Environment(s) Used for Testing
Environment-1:
Used the image provided by the authors on an AWS EC2 spot instances (m5.8xlarge, recommended by the authors) to evaluate.
Environment-2:
Used the instructions provided by the authors to develop an image (shared among the reviewers) to run evaluations on CloudLab. Server: C6420 node, with 32 cores and 384 GB memory, which is in configuration similar to m5.8xlarge VMs. OS: Ubuntu 18.04
Step-By-Step Instructions to Exercise the Artifact
-
Software/Licenses required:
- See instructions at https://github.com/stanford-futuredata/POP/blob/main/EXPERIMENTS.md
- Dependenices:
- Gurobi academic license
- IBM CPLEX 20.1 optimization package.
- Use python packages suggested in the instructions.
-
Installation instructions:
# Ubuntu 18.04 installation
sudo apt update && sudo apt -y upgrade
sudo apt install -y build-essential cmake python-dev openjdk-11-jre-headless default-jre maven unzip zip htop g++ gcc libnuma-dev make numactl zlib1g-dev
# Requied Python 3.7 or higher.

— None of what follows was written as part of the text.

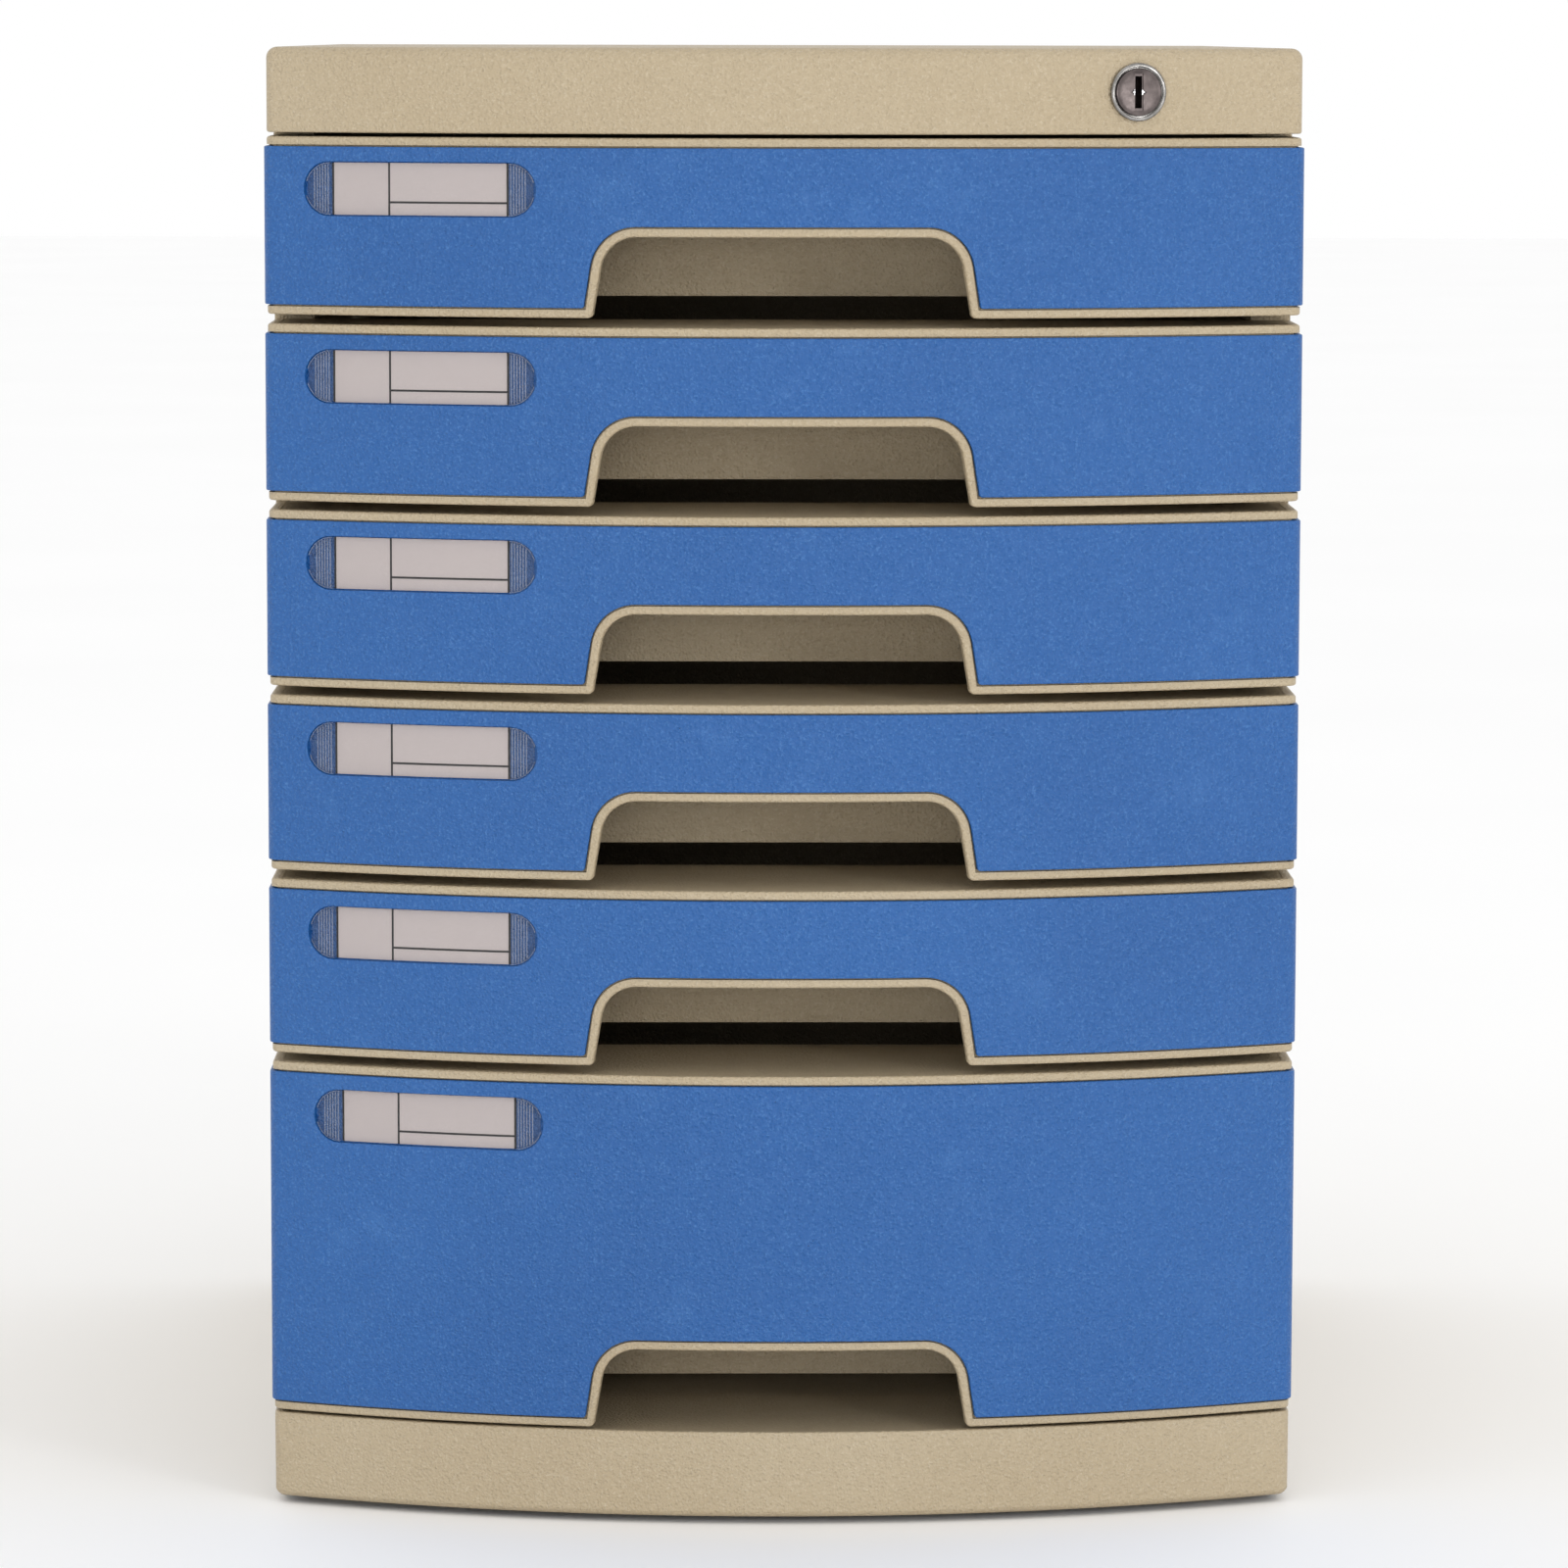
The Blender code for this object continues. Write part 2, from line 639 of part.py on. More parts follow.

Need to make sure that is the default version of python/py3
sudo apt install python3.7
sudo update-alternatives --install /usr/bin/python3 python3 /usr/bin/python3.7 37
sudo update-alternatives --install /usr/bin/python python /usr/bin/python3.7 37
# In order to make sure we install the python dev package of the right python-version.
sudo apt remove python3-dev
sudo apt purge python3-dev
sudo apt install python3.7-dev
# Install Miniconda
wget https://repo.anaconda.com/miniconda/Miniconda3-py38_4.10.3-Linux-x86_64.sh
bash Miniconda3-py38_4.10.3-Linux-x86_64.sh
#Install Gurobi:
wget https://packages.gurobi.com/8.1/gurobi8.1.1_linux64.tar.gz
tar xvf gurobi8.1.1_linux64.tar.gz
# Install IBM CPLEX 20.1 (check instructions in the repo)
Run the installer, specifying /home/ubuntu/cplex201 as the install directory.
# Modify .bashrc
export GUROBI_HOME=$HOME/gurobi811/linux64
export CPLEX_HOME=$HOME/cplex121/cplex
export LD_LIBRARY_PATH=$CPLEX_HOME/bin/x86-64_linux:$GUROBI_HOME/lib:$LD_LIBRARY_PATH
export PATH=$GUROBI_HOME/bin:$PATH
# Installation related to Cluster Scheduling
cd POP/cluster_scheduling
conda create --name cluster_scheduling
pip3 install scikit-build numpy cython # The list of modules in requirements.txt might not be in the right order.
pip3 install -r requirements.txt
cd scheduler; make
# Traffic engineering
cd POP/traffic_engineering
conda env create -f environment.yml
conda activate traffic_engineering
pip install -r requirements.txt
./download.sh # Download the traffic matrices used in experiments.
# Installation related to load balancing
cd POP/load_balancing
mvn package
How The Artifact Supports The Paper
The work was awarded the following badges, followed by the reasons:
-
Artifact available: The repo provides the necessary code, and the experimental setup for all the three different application areas in which the proposed solution was evaluated. A comprehensive documentation on the organization of the aritfact is available.
-
Artifact functional: The reviewers were able to run the experiments related to each application area. While the instructions weren’t comprehensive in the beginning, from the interactions between the reviewers and the authors, we were ultimately able to run all the experiments. The authors have updated the instructions based on the the recommendations from the reviewers. Since the reviewers were able to satisfactorily run the experiments, we awarded the badge “Functional” badge.
-
Results reproduced: In environment-1, we were able to run all the experiments. However, the experiments can take rather long time to run, making it harder to monitor the progress. In environment-2, not all the reviewers were able to run all the experiments. But we were generally able to run 2 of the 3 applications.
The authors provided us instructions on how to interpret the results, scripts were provided to get the relevant datapoints for the corresponding plots from the paper. Since we were able to confirm the key results –there is reduction in job completion time, and the allocations are close to optimal– were verified for two (cluster scheduling and load balancing) applications, the reviewers came to the consensus that the artifact merited the results reproduced badge.